Действительно, гоф-фурьер все объяснил. Обязанности несложные, но государь с государыней приглашают обыкновенно дежурного флигель-адъютанта к интимному завтраку. Вот тут дело посложнее. Мой ментор объяснил мне, как входить и выходить, как здороваться, сколько приличествует выпить водки и вина, а самое главное – ни в коем случае не задавать вопросов и не возбуждать собственных тем в разговоре. Полагается только отвечать на предлагаемые государем или государыней вопросы…
Ну вот, начался завтрак. Государь наш несколько застенчив. Видимо, затруднялся, о чем с казаком разговаривать можно. Вопросы все такие, что многое не ответишь, кроме «так точно» и «никак нет». А в промежутке – общее молчание. За столом – прямо зеленая тоска, вижу по лицам их величеств. Тогда послал я к черту гоф-фурьерские наставления и давай рассказывать им «на свои темы». За кампанию и за жизнь мою немало интересного накопилось… Сразу все оживились. Государь весело смеялся, всем интересовался, переспрашивал, государыня улыбалась. Словом, все кончилось благополучно. А гоф-фурьер спрашивал меня потом, почему так неимоверно долго затянулся завтрак?..

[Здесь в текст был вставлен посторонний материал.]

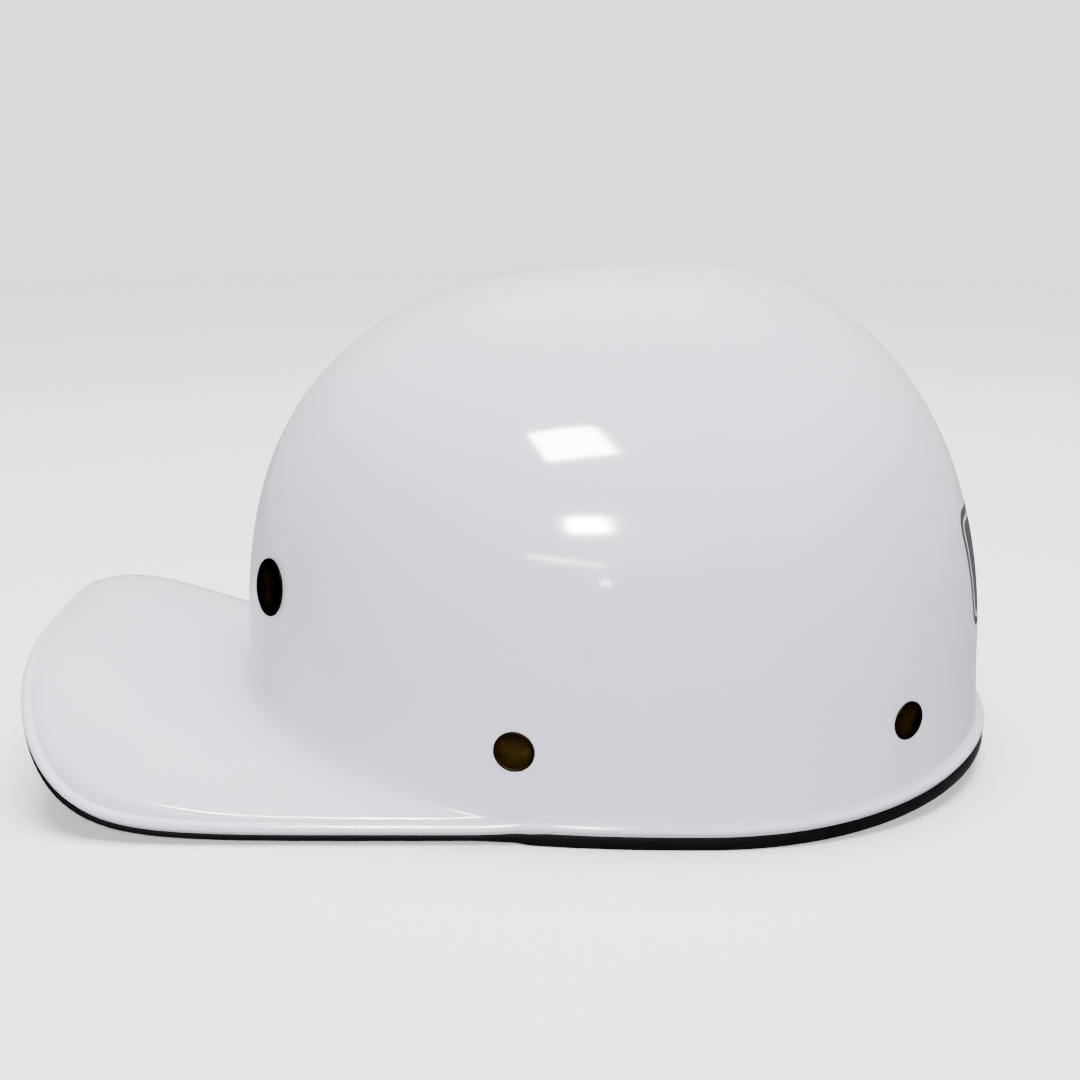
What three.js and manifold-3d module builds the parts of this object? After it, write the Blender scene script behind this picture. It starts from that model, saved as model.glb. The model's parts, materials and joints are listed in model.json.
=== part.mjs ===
// Baseball-cap style hard hat: a one-piece moulded shell with an arched brim, a rolled rim in a
// rubber edge trim, a riveted six-point suspension, a swinging nape band with a ratchet, and a
// chin strap with a side-release buckle.
// Millimetres, Z up. The brim points along -Y, the wearer's left is +X, the hat stands on z = 0.
// The pieces are drawn about the middle of the dome, then moved to the middle of the whole length.
import * as THREE from "three";
import { mergeVertices } from "three/addons/utils/BufferGeometryUtils.js";
import Module from "manifold-3d";

const wasm = await Module();
wasm.setup();

// ---------------------------------------------------------------- driving dimensions

const DEG = Math.PI / 180;
const GAP = 0.3; // clearance between pieces that touch
const TO_MIDDLE = 33.9; // from the middle of the dome's length to the middle of the hat's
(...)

Гаврилов, по заслугам, сделал большую карьеру для офицера без академического образования. Следующий раз судьба свела нас с ним на Румынском фронте в 1917 году, в начале революции. Мы командовали соседними корпусами. Дальнейшая судьба его мне неизвестна.
В ночь на 2-е марта, по приказу штаба армии, Сифантай был оставлен. Мы пошли на присоединение к генералу Грекову. Но вскоре наш отряд генерала Павлова получил четыре разноречивых приказания от главнокомандующего, от командующего 2-й армией (два) и от генерала фон дер Лауница, служебное положение которого нам не было известно.
Стало очевидным, что в высших штабах управление нарушено. Для выяснения недоразумений я послал офицера на ближайший этап – попытаться соединиться телефоном со штабом армии. Этого ему сделать не удалось, но, благодаря перепутанным проводам, он стал свидетелем разговора, происходившего между главнокомандующим и командующим 2-й армией.
Куропаткин: «Пошлите полк или два, если можно, по железной дороге в Хушитай».
Каульбарс: «У меня ни одного свободного полка».
Куропаткин: «У меня нет ни одного солдата».
Каульбарс: «Слушаю. Я хотел бы сам перейти в Санлинпу и стать во главе Северного отряда»…
Куропаткин: «Очень рад. Да благословит вас Бог. Надеюсь, что вы меня выручите».
Я предупредил штабных, чтобы удручающий разговор этот не передавали в полки.
Не имея резервов, наше командование употребляло чрезвычайные усилия, чтобы парировать удар. Из армии Линевича приказано было вернуть столь неосмотрительно посланный туда 1-й Сибирский корпус. Спешно снимались дивизии из боевой линии 2-й армии и прямо из боя направлялись на запад против обходящего Ноги. Во главе этих войск стал генерал Каульбарс, оставив за себя на Южном фронте армии генерала фон дер Лауница. Каульбарс выехал лишь с несколькими офицерами штаба, без надлежащих средств связи, что крайне затрудняло возможность управления.